Slugs are not out to get us, they are just grabbing a quick bite at teatime and, so what you don’t like the look or feel of them? Slugs probably think we take more than our fair shares sometimes too.

However hope of reconciliation is here; salvation and soul damage retrieval could be close at hand. There is something you can do.
Creating a slug sanctuary, in the form of a well-sealed, in full sun compost container where these slow movers can be safely rehoused, this simple step turns every sighting from a gnashing of teeth to a moment of excitement. Assiduous after-dark collections and relocating slugs into a compost bin of weeds where they can eat away happily whilst creating pure soil in the process is as easy as a walk in the park.

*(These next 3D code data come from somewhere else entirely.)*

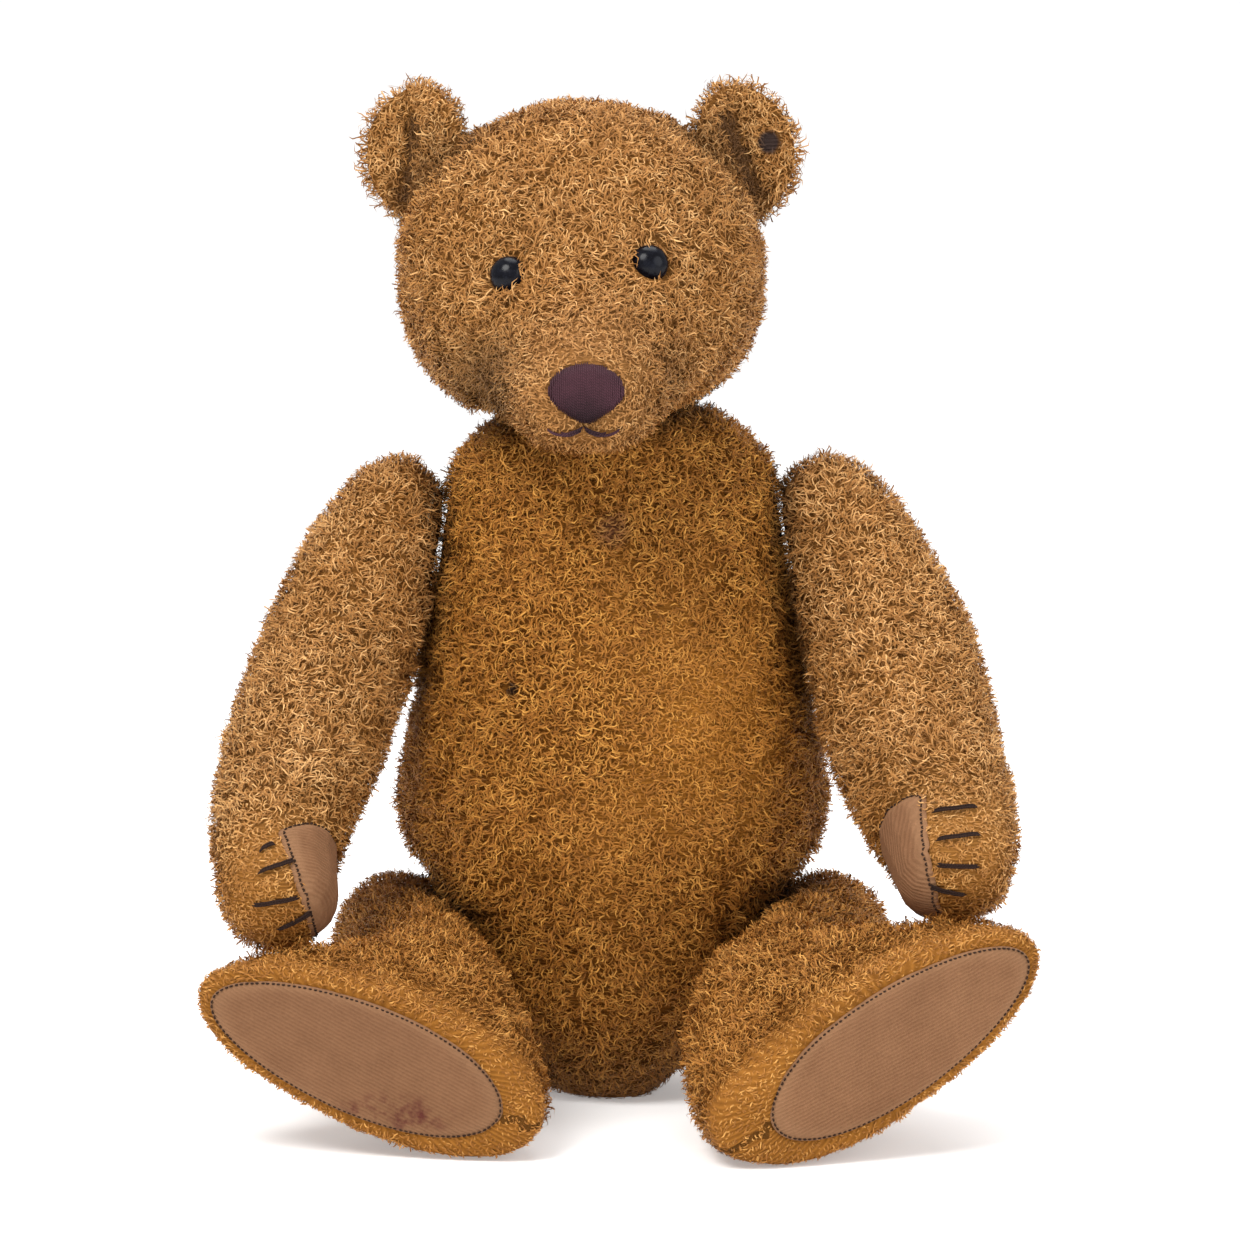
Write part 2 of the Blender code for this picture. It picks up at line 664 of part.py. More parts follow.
def add_eye(side_name, head, surface):
    """A boot button sunk in a socket, with the wire loop that ties it at its back."""
    at, normal = front_point(surface, *EYES[side_name])
    axis = unit(normal + np.array([0, -EYE_FORWARD, 0]))
    back = at - axis * EYE_SUNK
    bevel, rim = EYE_RIM
    rises = np.linspace(0, math.pi / 2, 6)[:-1]
    dome = [(EYE_RADIUS * math.cos(t), rim + EYE_DOME * math.sin(t)) for t in rises]
    button = [(0, 0), (EYE_RADIUS - bevel, 0)] + dome + [(0, rim + EYE_DOME)]
    add_solid(side_name + "_eye", *turned(button, back, axis, EYE_SEGMENTS), BUTTON, "neck")
    deep = 2 * (LOOP_RADIUS + LOOP_WIRE + GAP) + GAP
    narrow = LOOP_RADIUS + LOOP_WIRE + 2 * GAP
    wide = EYE_RADIUS + GAP
    socket = [(0, -deep), (narrow, -deep), (narrow, -GAP), (wide, -GAP), (wide, EYE_SOCKET), (0, EYE_SOCKET)]
    cut(head, add_solid(side_name + "_eye_socket", *turned(socket, back, axis, EYE_SEGMENTS)))
    middle = back - axis * (GAP + LOOP_WIRE + LOOP_RADIUS)
    across = square_to((1, 0, 0), axis)
    turns = np.arange(LOOP_SEGMENTS) * 2 * math.pi / LOOP_SEGMENTS
    path = [middle + LOOP_RADIUS * (across * math.cos(t) + axis * math.sin(t)) for t in turns]
    add_solid(side_name + "_eye_loop", *tube(path, LOOP_WIRE, closed=True), STEEL, "neck")


def nose_outline(size):
    """A rounded triangle with a broad top, as x and z about NOSE_AT."""
    made = []
    for u, v in oval(24):
        narrow = 1 - NOSE_TAPER * min(v, 0) ** 2
        made.append((NOSE_HALF[0] * u * narrow * size, NOSE_HALF[1] * (NOSE_TOP * v if v > 0 else v) * size))
    return made


def add_nose(grown_head, surface):
    """A pad of satin stitch on the end of the muzzle."""
    x, z = NOSE_AT
    front = front_point(surface, x, z)[0][1] - NOSE_PROUD
    rings = []
    for depth, size in NOSE_LAYERS:
        rings.append(np.array([(x + u, front + depth, z + v) for u, v in nose_outline(size)]))
    nose = add_solid("nose", *skin(rings, None, (x, front, z)), NOSE_THREAD, "neck")
    cut(nose, grown_head)


def add_mouth(surface):
    x, z = MOUTH_AT
    for side_name, way in (("right", -1), ("left", 1)):
        ends = (x + way * (MOUTH_WIRE + GAP), z, x + way * MOUTH_REACH[0], z + MOUTH_REACH[1])
        path = thread_path(surface, ends, MOUTH_WIRE, MOUTH_BOW)
        add_solid("mouth_" + side_name, *tube(path, MOUTH_WIRE), NOSE_THREAD, "neck")


def add_claws(side_name):
    surface = surface_of(arm_body(side_name))
    for number, ends in enumerate(CLAWS[side_name], 1):
        path = thread_path(surface, ends, CLAW_WIRE)
        name = f"{side_name}_claw_{number}"
        add_solid(name, *tube(path, CLAW_WIRE), CLAW_THREAD, side_name + "_shoulder")


def main():
    clear_scene()
    make_empties()
    torso = add_solid("torso", *torso_body(), MOHAIR)
    head = add_solid("head", *head_body(), MOHAIR, "neck")
    add_joint("neck", torso, head, "head")
    surface = surface_of(head_body())
    grown_head = add_solid("head_clearance", *head_body(GAP))
    for side_name in ("left", "right"):
        ear = add_solid(side_name + "_ear", *ear_body(side_name), MOHAIR, "neck")
        cut(ear, grown_head)
        add_eye(side_name, head, surface)
        arm = add_solid(side_name + "_arm", *arm_body(side_name), MOHAIR, side_name + "_shoulder")
        leg = add_solid(side_name + "_leg", *leg_body(side_name), MOHAIR, side_name + "_hip")
        add_paw_pad(side_name, arm)
        add_foot_pad(side_name, leg)
        add_claws(side_name)
        add_joint(side_name + "_shoulder", torso, arm, "arm")
        add_joint(side_name + "_hip", torso, leg, "leg")
    add_nose(grown_head, surface)
    add_mouth(surface)


main()
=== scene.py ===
import json
import math

import bmesh
import bpy
import numpy as np
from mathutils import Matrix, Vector
from mathutils.bvhtree import BVHTree


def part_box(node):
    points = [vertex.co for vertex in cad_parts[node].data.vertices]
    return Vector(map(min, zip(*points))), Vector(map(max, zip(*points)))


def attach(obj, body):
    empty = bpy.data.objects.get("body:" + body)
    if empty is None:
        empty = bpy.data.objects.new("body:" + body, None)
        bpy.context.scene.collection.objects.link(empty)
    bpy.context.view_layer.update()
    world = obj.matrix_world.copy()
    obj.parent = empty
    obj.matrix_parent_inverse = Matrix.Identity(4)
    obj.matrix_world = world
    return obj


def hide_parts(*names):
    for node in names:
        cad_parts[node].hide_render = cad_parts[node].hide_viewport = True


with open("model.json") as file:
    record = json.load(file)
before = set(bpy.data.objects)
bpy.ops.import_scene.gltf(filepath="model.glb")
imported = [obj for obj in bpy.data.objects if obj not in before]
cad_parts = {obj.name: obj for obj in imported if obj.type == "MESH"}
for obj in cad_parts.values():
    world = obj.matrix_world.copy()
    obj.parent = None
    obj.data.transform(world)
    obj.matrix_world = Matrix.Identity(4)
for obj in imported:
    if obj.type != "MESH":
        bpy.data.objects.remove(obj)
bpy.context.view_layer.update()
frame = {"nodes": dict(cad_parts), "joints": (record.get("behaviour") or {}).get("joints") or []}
nodes = frame["nodes"]
mm = 0.001
print("frame loaded:", len(nodes), "nodes")


# shader helpers


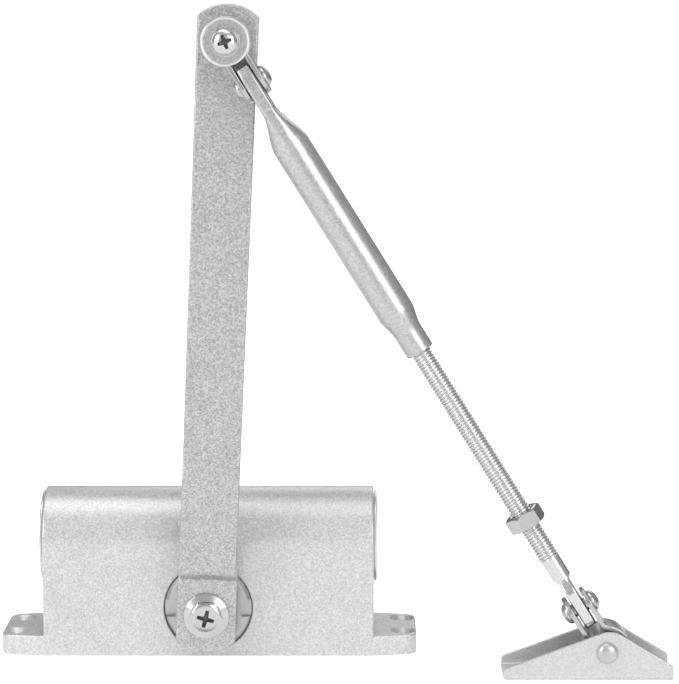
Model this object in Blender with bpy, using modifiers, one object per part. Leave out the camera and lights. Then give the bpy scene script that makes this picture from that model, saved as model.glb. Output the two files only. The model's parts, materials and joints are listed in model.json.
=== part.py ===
"""Surface-mounted rack-and-pinion door closer with a two-piece jointed arm.

Row frame, in metres: the origin is the centre of the body's mounting face, +X runs along the body
towards the foot bracket, +Y runs along the spindle away from the arm, and +Z points away from the door.
"""

import math

import bmesh
import bpy
from mathutils import Matrix, Vector

MM = 0.001
GAP = 0.3 * MM  # left between pieces that touch
PAST = 1.0 * MM  # how far a cutter runs past the face that it cuts

# Body casting
BODY_HALF_LENGTH = 65.3 * MM
BODY_RADIUS = 20.0 * MM  # half the body's thickness, and the radius of its round crown
BORE_AXIS_Z = 44.3 * MM
BORE_RADIUS = 16.0 * MM
PLUG_SEAT_RADIUS = 17.3 * MM
PLUG_SEAT_DEPTH = 9.2 * MM
PLUG_FLANGE_RADIUS = 18.15 * MM
PLUG_FLANGE_THICKNESS = 1.0 * MM
PLUG_FLANGE_CHAMFER = 0.6 * MM
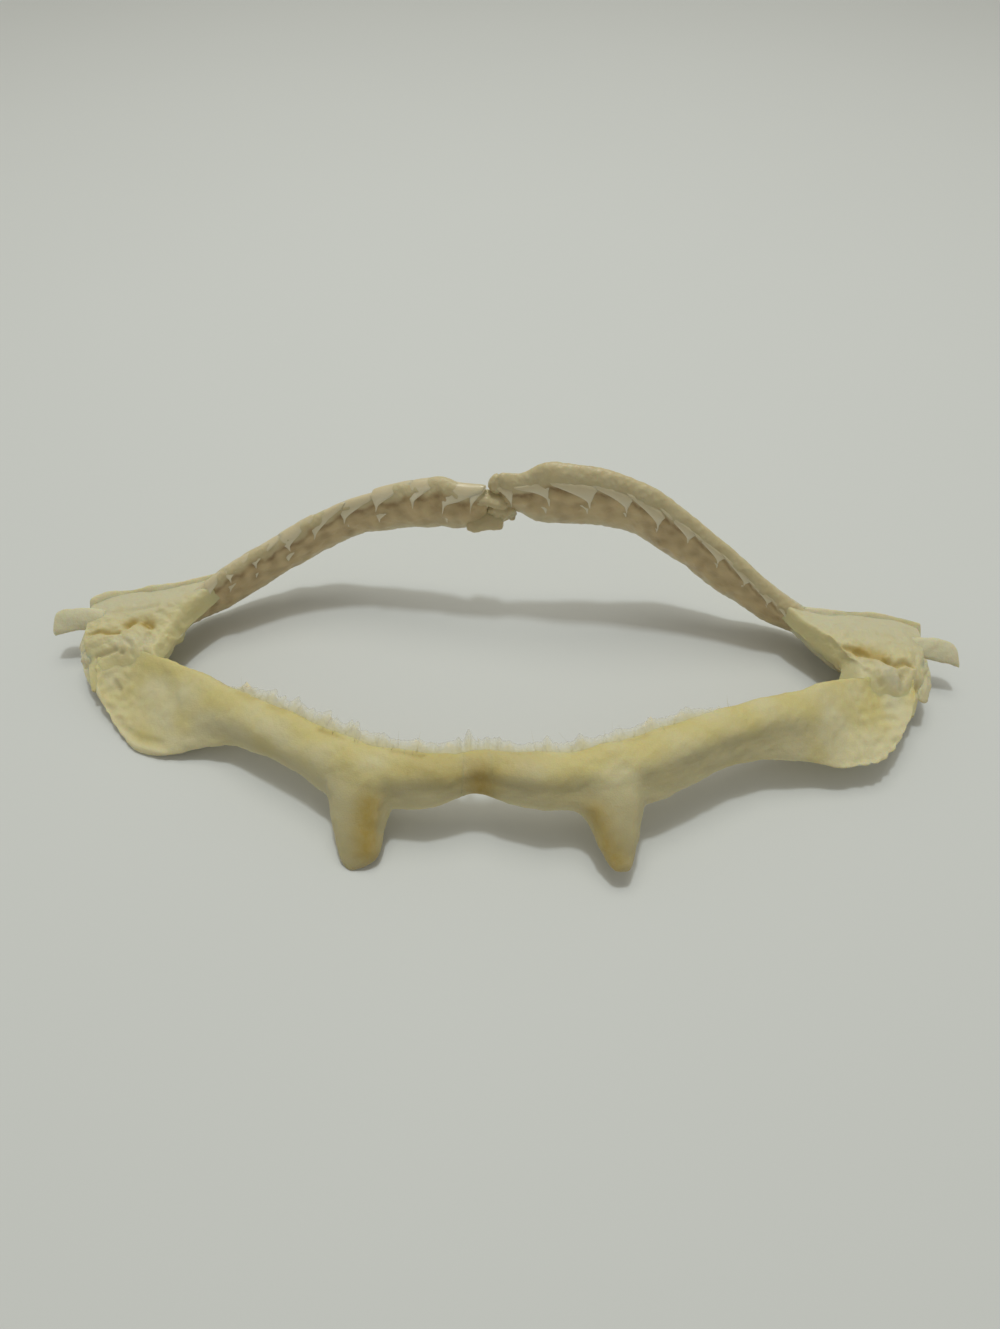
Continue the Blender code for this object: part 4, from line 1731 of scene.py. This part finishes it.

Slugs have as much right to be on planet as we do, without their work we would be knee high in rotting vegetation by now. Simply going about their daily business of eating and excreting, slugs could be seen as soil enhancers of the first order. A beneficial being whose ability to break down plant matter into soil means that they can speed up the process of composting beyond many a wildest dream.
Like any creature, they need boundaries to stop them over reproducing and running amok but given a half decent composter they can munch their whole body weight in less than twenty minutes and keep on munching for a very long, long time. Think how much compost they produce as they chow down hard in your service. Unfortunately for them their eggs will not survive the heat and it is also even rumoured that slug ‘Nematode’ will flourish in such environs.
From their point of view, a compost bin is a damp, safe from predator bird haven, filled with their favourite munch material. So as you walk your little charge on a trowel towards it’s new home, you can hold on to your heart knowing that you are taking them to a place they would call “heaven”.